Stabilization of a Linear Flow Solver for Turbomachinery Aeroelasticity Using Recursive Projection Method

Abstract

The linear analysis of turbomachinery aeroelasticity relies on the assumption of small level of unsteadiness and requires the solution of both the nonlinear steady and the linear unsteady flow equations. The objective of the analysis is to compute a complex flow solution that represents the amplitude and phase of the unsteady flow perturbation for the frequency of unsteadiness of interest. The solution procedure of the linear harmonic Euler/Navier‐Stokes solver of the HYDRA suite of codes consists of a preconditioned fixed-point iteration, which in some circumstances becomes numerically unstable.
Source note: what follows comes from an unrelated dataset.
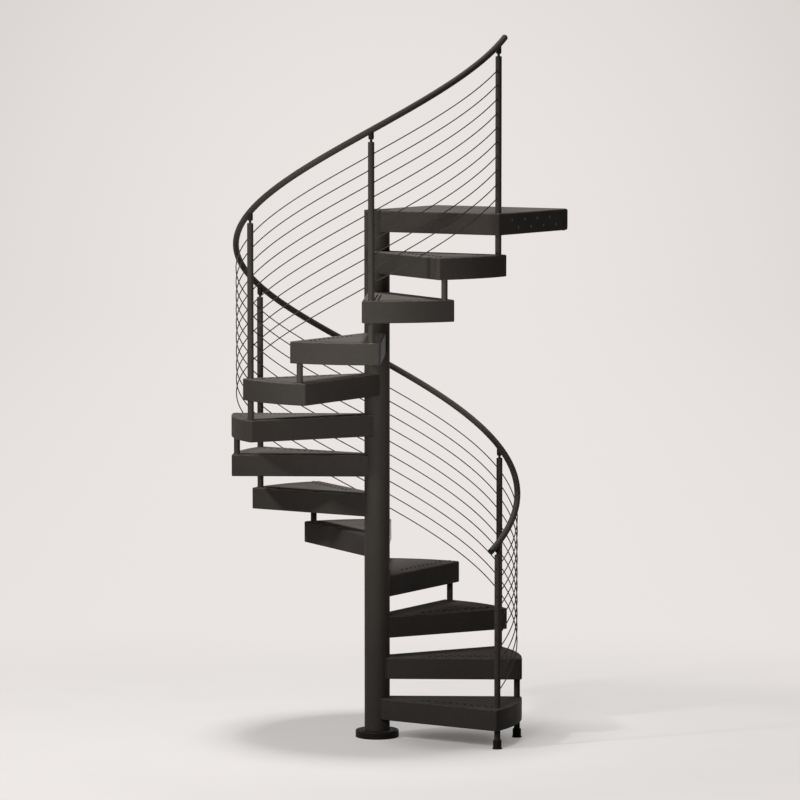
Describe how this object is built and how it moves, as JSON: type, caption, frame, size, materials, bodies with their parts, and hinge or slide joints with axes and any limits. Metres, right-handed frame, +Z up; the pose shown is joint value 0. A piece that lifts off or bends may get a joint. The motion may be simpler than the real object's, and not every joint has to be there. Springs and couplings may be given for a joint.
{
  "type": "spiral staircase",
  "caption": "Steel spiral staircase with wedge treads round a central column, a square landing with a bolting flange, tube balusters, helical handrail and thin infill rods.",
  "frame": {"origin": "the column's axis at floor level", "axes": "+Z up along the column; +X towards the first and last balusters and square to the landing's bolted face; the climb is counter-clockwise seen from above"},
  "size_m": [1.6059, 1.5998, 3.8696],
  "materials": {
    "column_tube": "satin powder coat, near black",
    "tread_sheet": "satin powder coat, near black",
    "baluster_tube": "satin powder coat, near black",
    "handrail_tube": "satin powder coat, near black",
    "infill_rod": "satin coated rod, near black",
    "moulded_fittings": "fine matt moulding, black"
  },
  "bodies": {
    "root": {"column": "column_tube", "tread_01": "tread_sheet", "tread_02": "tread_sheet", "tread_03": "tread_sheet", "tread_04": "tread_sheet", "tread_05": "tread_sheet", "tread_06": "tread_sheet", "tread_07": "tread_sheet", "tread_08": "tread_sheet", "tread_09": "tread_sheet", "tread_10": "tread_sheet", "tread_11": "tread_sheet", "tread_12": "tread_sheet", "landing": "tread_sheet", "baluster_00": "baluster_tube", "baluster_02": "baluster_tube", "baluster_04": "baluster_tube", "baluster_06": "baluster_tube", "baluster_08": "baluster_tube", "baluster_10": "baluster_tube", "baluster_12": "baluster_tube", "tread_spacers": "baluster_tube", "floor_fittings": "moulded_fittings", "handrail_1": "handrail_tube", "handrail_2": "handrail_tube", "handrail_3": "handrail_tube", "handrail_4": "handrail_tube", "handrail_5": "handrail_tube", "handrail_6": "handrail_tube", "handrail_ends": "moulded_fittings", "infill_rods_1": "infill_rod", "infill_rods_2": "infill_rod", "infill_rods_3": "infill_rod", "infill_rods_4": "infill_rod", "infill_rods_5": "infill_rod", "infill_rods_6": "infill_rod", "rail_brackets": "moulded_fittings"}
  },
  "joints": []
}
Previous work had already highlighted the physical origin of these numerical instabilities and demonstrated the code stabilization achieved by wrapping the core part of the linear code with a Generalized Minimal Residual (GMRES) solver. The implementation and the use of an alternative algorithm, namely, the Recursive Projection Method, is summarized. This solver is shown to be well suited for both stabilizing the fixed-point iteration and improving its convergence rate in the absence of numerical instabilities. In the framework of the linear analysis of turbomachinery aeroelasticity, this method can be computationally competitive with the GMRES approach.